Aggrieved by the order dated 25/3/2013 in appeal No. 29/11- 12/714, passed by the learned Commissioner of Income Tax (Appeals)- XXXIII, New Delhi ("Ld. CIT(A)") in the case of Lt Foods Ltd. (previously M/s LT Overseas Ltd) ("the assessee") for the assessment year, 2006-07, both the Revenue and the assessee preferred these two appeals. Since the appeals emanate from the very same assessment proceedings and the impugned order, we deem it just and convenient to dispose of these two appeals by way of this common order.
2. Brief facts of the case as could be culled out from the record are that the assessee is a company, engaged in the business of manufacturing and trading of rice. For the assessment year 2006-07, it had filed its return of income under section 139(1) of the Income Tax Act, 1961 (for short "the Act") on 30/11/2006, declaring nil income and book profit under section 115JB of the Act at Rs.11,84,51,099/-. Assessment under section 143(3) of the Act was completed on 22/12/2008 at a total income of Nil, but the additions were made by the learned Assessing Officer on account of staff training expenses etc. and the assessee carried the matter in appeals.
3. There was a search and seizure operation under section 132 of the Act conducted on 10/02/2009 on the group of cases including the assessee company, pursuant to which notice under section 153A of the Act was issued on 7/10/2009 requiring the assessee company to file the 3 ITA Nos.4045/Del/2013 & 4163/Del/2013 return of income. Assessee filed the return of income under section 153A of the Act declaring an income of Rs.91,320/-. Learned Assessing Officer, vide order dated 24/12/2010 called for a special Audit Report under section 142(2A) of the Act for the assessment year 2006-07 and the special auditor submitted the report on 22/6/2011. After considering the same vide order dated 31/12/2011 the learned Assessing Officer assessed the taxable income of the assessee at Rs.20,51,94,631/-by making several additions.
4. Assessee preferred an appeal against the additions before the Ld. CIT(A) and challenged the assumption of jurisdiction of the Assessing Officer under section 153A of the Act also. By way of impugned order, Ld. CIT(A), allowed the claim for deduction under section 80IB (11A) of the Actand deleted the addition of Rs.1,74,82,760/- made by the Assessing Officer under section 69 of the Act. Challenging these two aspects, Revenue preferred ITA No. 4045/del/2013. Ld. CIT(A) negatived the objections raised by the assessee in respect of jurisdiction under section 153A of the Act exercised by the learned Assessing Officer and also reference to special audit in section 142 (2A) of the Act and sustained the additions made by the learned Assessing Officer by way of disallowance under section 40A(3) of the Act, 40(a)(ia) of the Act, personal expenses and disallowance under section 14A of the Act. Assessee, therefore, filed ITA 4163/del/2013.

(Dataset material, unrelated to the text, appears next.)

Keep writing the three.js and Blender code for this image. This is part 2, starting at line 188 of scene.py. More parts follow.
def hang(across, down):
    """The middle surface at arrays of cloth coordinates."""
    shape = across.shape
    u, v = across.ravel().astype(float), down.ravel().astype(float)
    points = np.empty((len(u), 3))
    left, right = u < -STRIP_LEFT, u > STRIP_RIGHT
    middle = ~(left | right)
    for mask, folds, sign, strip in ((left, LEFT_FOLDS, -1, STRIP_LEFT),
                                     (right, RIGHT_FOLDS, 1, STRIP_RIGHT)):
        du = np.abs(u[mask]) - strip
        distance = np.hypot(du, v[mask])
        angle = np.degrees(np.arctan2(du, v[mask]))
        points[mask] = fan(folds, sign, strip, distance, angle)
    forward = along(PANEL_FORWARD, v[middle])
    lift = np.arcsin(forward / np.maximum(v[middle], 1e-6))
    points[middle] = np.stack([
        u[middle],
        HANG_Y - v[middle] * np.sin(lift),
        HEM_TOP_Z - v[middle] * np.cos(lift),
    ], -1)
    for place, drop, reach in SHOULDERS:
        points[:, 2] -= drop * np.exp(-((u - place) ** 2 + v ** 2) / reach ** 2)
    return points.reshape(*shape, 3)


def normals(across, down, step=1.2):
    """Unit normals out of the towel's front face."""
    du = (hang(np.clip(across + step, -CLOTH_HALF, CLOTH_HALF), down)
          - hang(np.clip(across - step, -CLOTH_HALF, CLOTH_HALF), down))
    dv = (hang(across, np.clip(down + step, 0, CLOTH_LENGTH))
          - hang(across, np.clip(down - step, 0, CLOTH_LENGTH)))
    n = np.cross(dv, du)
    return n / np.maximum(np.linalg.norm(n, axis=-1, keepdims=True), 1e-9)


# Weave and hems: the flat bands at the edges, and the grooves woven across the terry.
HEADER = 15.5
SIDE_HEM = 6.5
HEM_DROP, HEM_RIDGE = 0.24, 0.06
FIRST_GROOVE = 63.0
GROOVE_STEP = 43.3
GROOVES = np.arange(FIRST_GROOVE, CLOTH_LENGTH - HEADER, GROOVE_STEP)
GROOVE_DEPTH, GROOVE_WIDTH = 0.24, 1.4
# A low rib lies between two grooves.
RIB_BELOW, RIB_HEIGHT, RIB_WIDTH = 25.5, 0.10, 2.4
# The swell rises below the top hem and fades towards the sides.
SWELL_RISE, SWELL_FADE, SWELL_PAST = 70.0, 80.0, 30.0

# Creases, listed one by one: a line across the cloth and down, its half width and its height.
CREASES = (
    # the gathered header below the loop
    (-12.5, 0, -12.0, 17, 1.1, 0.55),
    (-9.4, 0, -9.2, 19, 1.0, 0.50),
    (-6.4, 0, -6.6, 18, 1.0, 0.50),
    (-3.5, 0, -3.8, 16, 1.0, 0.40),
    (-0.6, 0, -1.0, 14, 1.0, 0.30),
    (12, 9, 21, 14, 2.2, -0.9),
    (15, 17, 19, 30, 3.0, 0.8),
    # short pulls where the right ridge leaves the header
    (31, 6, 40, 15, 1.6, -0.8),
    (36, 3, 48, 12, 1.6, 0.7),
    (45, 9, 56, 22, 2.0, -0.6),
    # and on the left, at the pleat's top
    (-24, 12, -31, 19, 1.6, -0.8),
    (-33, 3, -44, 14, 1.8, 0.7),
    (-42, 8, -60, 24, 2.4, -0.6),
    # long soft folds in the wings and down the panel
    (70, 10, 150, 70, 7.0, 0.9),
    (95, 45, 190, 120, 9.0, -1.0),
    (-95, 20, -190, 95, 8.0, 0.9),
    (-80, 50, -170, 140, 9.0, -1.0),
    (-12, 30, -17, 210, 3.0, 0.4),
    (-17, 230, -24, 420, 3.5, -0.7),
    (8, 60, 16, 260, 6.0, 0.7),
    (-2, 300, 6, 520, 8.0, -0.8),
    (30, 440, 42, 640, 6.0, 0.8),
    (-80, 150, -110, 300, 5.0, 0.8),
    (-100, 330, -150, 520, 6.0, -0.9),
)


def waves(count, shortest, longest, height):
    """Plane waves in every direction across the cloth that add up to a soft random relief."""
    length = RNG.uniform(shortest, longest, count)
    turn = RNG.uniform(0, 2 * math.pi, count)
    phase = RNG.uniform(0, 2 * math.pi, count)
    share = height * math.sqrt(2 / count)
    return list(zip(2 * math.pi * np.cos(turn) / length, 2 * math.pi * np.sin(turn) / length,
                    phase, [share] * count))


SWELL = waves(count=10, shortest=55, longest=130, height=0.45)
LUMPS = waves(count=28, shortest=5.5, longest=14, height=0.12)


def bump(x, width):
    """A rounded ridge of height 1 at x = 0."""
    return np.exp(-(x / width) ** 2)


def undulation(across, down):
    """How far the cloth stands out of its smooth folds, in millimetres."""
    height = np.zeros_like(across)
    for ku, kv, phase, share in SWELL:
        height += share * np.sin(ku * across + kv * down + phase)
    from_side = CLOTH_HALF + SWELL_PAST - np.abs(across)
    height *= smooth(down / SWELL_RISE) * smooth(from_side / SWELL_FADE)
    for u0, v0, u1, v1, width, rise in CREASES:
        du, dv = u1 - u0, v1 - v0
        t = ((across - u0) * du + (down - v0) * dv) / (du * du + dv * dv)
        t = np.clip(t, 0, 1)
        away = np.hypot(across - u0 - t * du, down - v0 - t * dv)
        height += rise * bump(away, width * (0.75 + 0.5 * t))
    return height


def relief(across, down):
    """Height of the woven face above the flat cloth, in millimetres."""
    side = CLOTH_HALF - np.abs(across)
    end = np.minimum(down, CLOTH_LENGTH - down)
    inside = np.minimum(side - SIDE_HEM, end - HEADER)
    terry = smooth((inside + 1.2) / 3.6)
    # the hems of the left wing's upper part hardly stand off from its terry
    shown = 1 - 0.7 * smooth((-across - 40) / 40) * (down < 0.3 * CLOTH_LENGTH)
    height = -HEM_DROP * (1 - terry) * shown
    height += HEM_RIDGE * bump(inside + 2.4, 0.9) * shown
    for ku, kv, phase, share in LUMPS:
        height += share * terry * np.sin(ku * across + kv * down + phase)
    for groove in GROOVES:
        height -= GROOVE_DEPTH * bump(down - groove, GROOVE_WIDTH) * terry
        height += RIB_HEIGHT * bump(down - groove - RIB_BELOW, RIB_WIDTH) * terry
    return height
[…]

ITA 4045/Del/2013 (Revenue's appeal) 4 ITA Nos.4045/Del/2013 & 4163/Del/2013
5. Coming to the grounds No. 1 to 3 of the Revenue's appeal, these grounds relate to the allowance of deduction under section 80IB (11 A) of the Act by the Ld. CIT(A). At the outset, it is brought to our notice by the Ld. AR that this issue was directly and substantially involved in assessee's own case for the assessment years 2004-05 and 2005-06 and it was decided in favour of the assessee by granting relief. He produced the copy of the order dated 3/7/2019 in ITA No. 838/Del/2014, 4161 and 4162 /Del/ 2013 passed by a coordinate Bench in assessee's own case for assessment years 2003-04 to 2005-06.

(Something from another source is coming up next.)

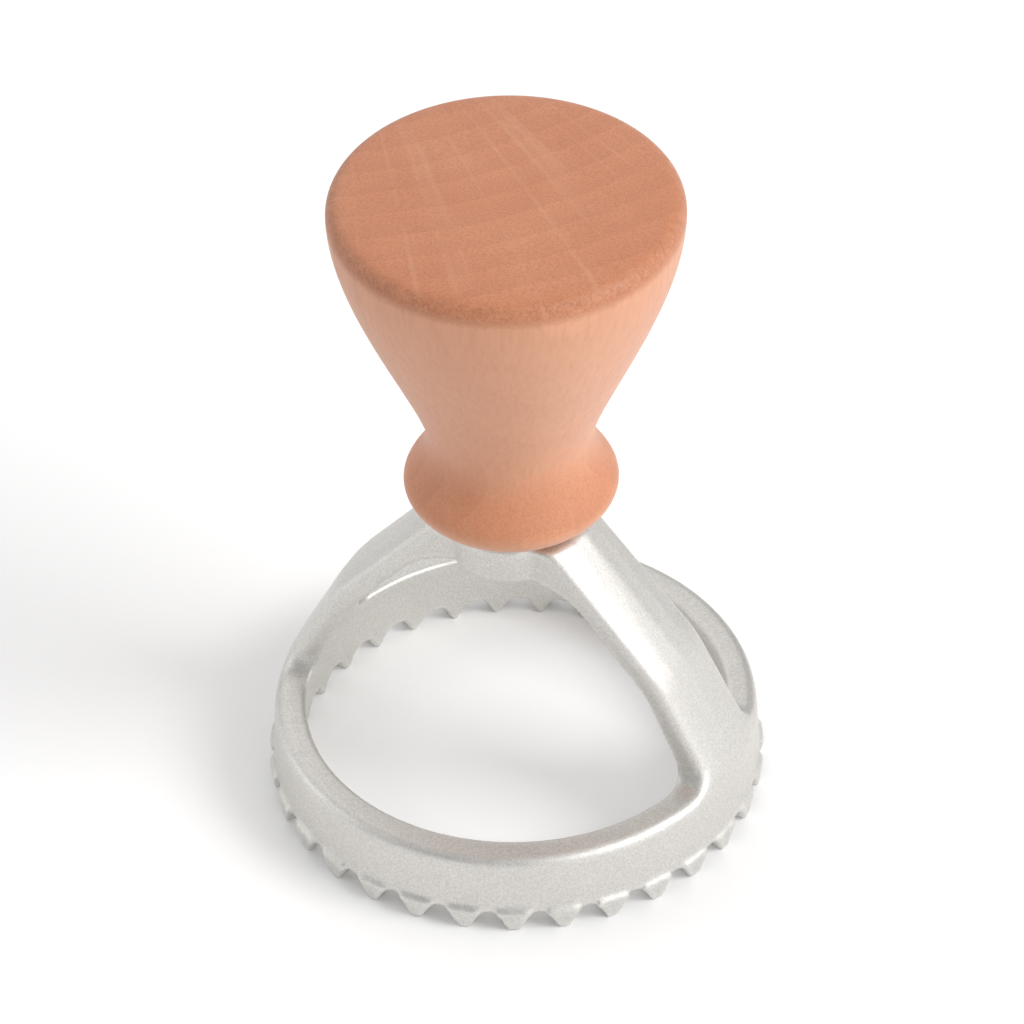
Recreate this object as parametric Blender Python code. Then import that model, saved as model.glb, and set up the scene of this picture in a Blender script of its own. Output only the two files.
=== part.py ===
"""Round ravioli stamp: a turned wooden knob screwed onto a cast head with a toothed cutting ring.

The origin is on the surface that the teeth stand on, under the middle of the ring. +Z runs up the
knob's axis and the two arms of the bridge lie along X.
"""

import math

import bmesh
import bpy
from mathutils import Vector
from mathutils.geometry import interpolate_bezier

MM = 0.001

# Cutting ring
RING_DIAMETER = 60.2 * MM
RING_HEIGHT = 10.9 * MM
RING_WALL = 4.33 * MM
BORE_DRAFT = math.radians(7.3)
WALL_DRAFT = math.radians(3.5)
OUTER_EDGE_ROUND = 1.2 * MM
INNER_EDGE_ROUND = 0.5 * MM

# Cutting teeth
TOOTH_COUNT = 31
FIRST_TOOTH_ANGLE = math.radians(-90.0)
TOOTH_DEPTH = 2.6 * MM
LEDGE_RISE = 0.6 * MM
LEDGE_STANDOUT = 0.6 * MM
LEDGE_SLOPE = 0.2
TIP_STANDOUT = 0.1 * MM
TIP_SHARE_OF_PITCH = 0.25
ROOT_SHARE_OF_PITCH = 0.66
TOOTH_SIDE_ANGLE = math.radians(8.0)
TOOTH_ROOT_ROUND = 0.9 * MM

# Bridge of two arms
BRIDGE_RISE = 29.8 * MM
ARM_THICKNESS = 2.6 * MM
ARM_WIDTH_AT_BOSS = 11.4 * MM
ARM_WIDTH_AT_RING = 12.8 * MM
ARM_EDGE_ROUND = 1.5 * MM
ARM_FOOT_FILLET = 2.8 * MM
ARCH_FOOT_INSET = 3.3 * MM
ARM_TOP_DIAMETER = 18.8 * MM
SHOULDER_INSET = 7.4 * MM
SHOULDER_RISE = 13.3 * MM
SHOULDER_ROUND = 16.0 * MM
FOOT_ROUND = 6.0 * MM
ARM_TOP_ROUND = 2.0 * MM
CROWN_ROUND = 9.0 * MM

# Boss under the knob
BOSS_DIAMETER = 15.2 * MM
BOSS_HEIGHT = 5.0 * MM
BOSS_SEAT_RISE = 0.2 * MM
SCREW_RECESS_DEPTH = 2.4 * MM

# Wooden knob
KNOB_DIAMETER = 41.7 * MM
KNOB_HEIGHT = 47.5 * MM
KNOB_TOP_ROUND = 2.1 * MM
KNOB_CROWN = 0.5 * MM
NECK_DIAMETER = 20.0 * MM
NECK_HEIGHT = 12.7 * MM
COLLAR_DIAMETER = 25.8 * MM
COLLAR_HEIGHT = 5.1 * MM
SEAT_DIAMETER = 16.2 * MM
PILOT_DEPTH = 21.0 * MM

# How far the sweeps of the knob's outline hold their first and last direction, as shares of a sweep
BEAD_LOW_PULL = 0.37
BEAD_TOP_PULL = 0.3
COVE_LOW_PULL = 0.27
COVE_TOP_PULL = 0.6
FLARE_LOW_PULL = 0.15
FLARE_TOP_PULL = 0.31
CROWN_PULL = 0.3

# Screw
SCREW_DIAMETER = 4.0 * MM
SCREW_LENGTH = 22.0 * MM
SCREW_POINT = 4.0 * MM
SCREW_HEAD_DIAMETER = 7.8 * MM
SCREW_HEAD_HEIGHT = 2.1 * MM
DRIVE_SPAN = 4.2 * MM
DRIVE_SLOT = 0.9 * MM
DRIVE_DEPTH = 1.3 * MM

# Clearance that pieces keep from each other, and how far joined shapes run into one another
SEAT_GAP = 0.3 * MM
HEAD_CLEARANCE = 0.4 * MM
LAP = 0.5 * MM
WALL_LAP = 0.1 * MM
MERGE = 0.001 * MM

# Facets of the round pieces
KNOB_FACETS = 52
ARCH_FACETS = 64
SMALL_FACETS = 24
ROUND_STEPS = 4
RING_EDGE_STEPS = 3
BOSS_EDGE_STEPS = 2
BEAD_STEPS = 6
COVE_STEPS = 9
FLARE_STEPS = 11
CROWN_STEPS = 3
SHADING_ANGLE = math.radians(35.0)

# Derived sizes
RING_RADIUS = RING_DIAMETER / 2
BORE_RADIUS = RING_RADIUS - RING_WALL
BORE_SEAM = RING_HEIGHT - INNER_EDGE_ROUND
BRIDGE_FOOT = RING_HEIGHT - 2 * OUTER_EDGE_ROUND
BOSS_RADIUS = BOSS_DIAMETER / 2
BOSS_TOP = RING_HEIGHT + BRIDGE_RISE
BOSS_BOTTOM = BOSS_TOP - BOSS_HEIGHT
KNOB_BASE = BOSS_TOP + SEAT_GAP
RECESS_FLOOR = BOSS_BOTTOM + SCREW_RECESS_DEPTH
SCREW_SEAT = RECESS_FLOOR - SEAT_GAP
SCREW_HOLE_RADIUS = SCREW_DIAMETER / 2 + SEAT_GAP


def clear_scene():
    for obj in list(bpy.data.objects):
        bpy.data.objects.remove(obj, do_unlink=True)


def make_material(name, color, roughness, metallic):
    material = bpy.data.materials.new(name)
    material.use_nodes = True
    shader = material.node_tree.nodes["Principled BSDF"]
    shader.inputs["Base Color"].default_value = (*color, 1.0)
    shader.inputs["Roughness"].default_value = roughness
    shader.inputs["Metallic"].default_value = metallic
    return material


def add_object(name, bm, smooth=True):
    """Turns a bmesh into an object with its faces pointing out."""
    bmesh.ops.remove_doubles(bm, verts=bm.verts, dist=MERGE)
    bmesh.ops.recalc_face_normals(bm, faces=bm.faces)
    mesh = bpy.data.meshes.new(name)
    bm.to_mesh(mesh)
    bm.free()
    if smooth:
        mesh.shade_smooth()
        mesh.set_sharp_from_angle(angle=SHADING_ANGLE)
    obj = bpy.data.objects.new(name, mesh)
    bpy.context.collection.objects.link(obj)
    return obj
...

6. We have gone through the order of the Tribunal for assessment years 2004-05 and 2005-06. Vide paragraph Nos. 31 and 41, the Tribunal observed that the disallowance was made by the learned Assessing Officer without having any incriminating material found during the course of search and therefore, while following the decision of the Hon'ble Jurisdictional High Court in the case of CIT vs. Kabul Chawla, 380 ITR 573, the Tribunal reached a conclusion that such a disallowance cannot be sustained.

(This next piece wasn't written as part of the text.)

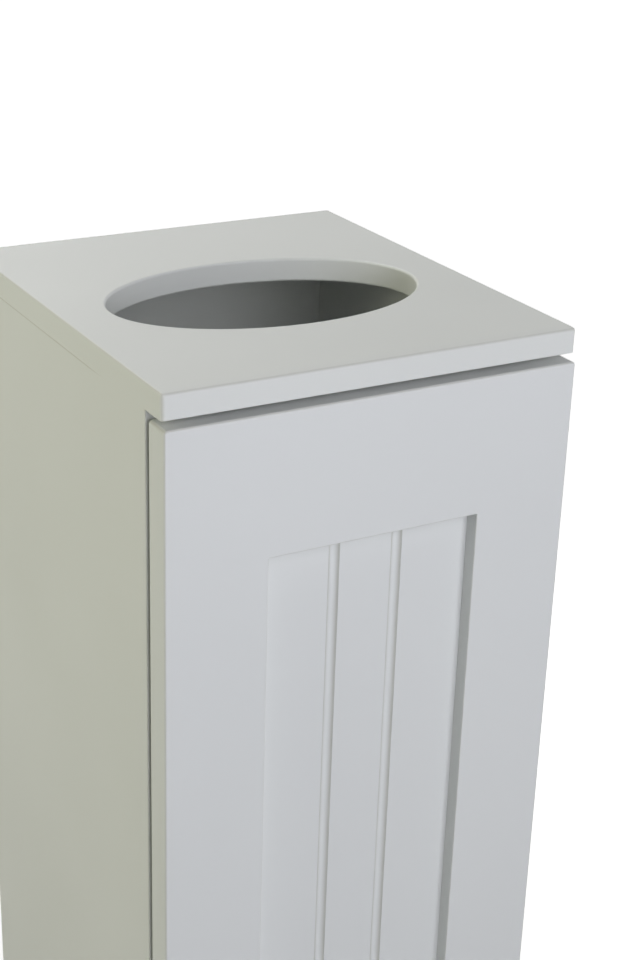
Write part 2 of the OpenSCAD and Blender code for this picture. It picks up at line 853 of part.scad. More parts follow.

7. Insofar as this particular year 2006-07 is concerned, there is no dispute that the facts are identical. It is not the case of the Revenue that any incriminating material was seized at the time of search throwing some light on the aspect of allowability of 80IB (11A) of the Act. Assessment order speaks that it is only basing on the Revenue audited report, he reopened this issue and in view of the decision of the Hon'ble jurisdictional High Court in the case of Kabul Chawla (supra), such a course is impermissible. We, therefore, while respectfully following the 5 ITA Nos.4045/Del/2013 & 4163/Del/2013 decision of the jurisdictional High Court in the case of Kabul Chawla (supra), as was followed by a coordinate Bench of this Tribunal in assessee's own case for the assessment year 2004-05 and 2005-06, reach a conclusion that the disallowance of deduction under section 80IB (11A) of the Act is bad under law and cannot be sustained. We, accordingly, uphold the findings of the Ld. CIT(A) and dismiss these grounds of appeal.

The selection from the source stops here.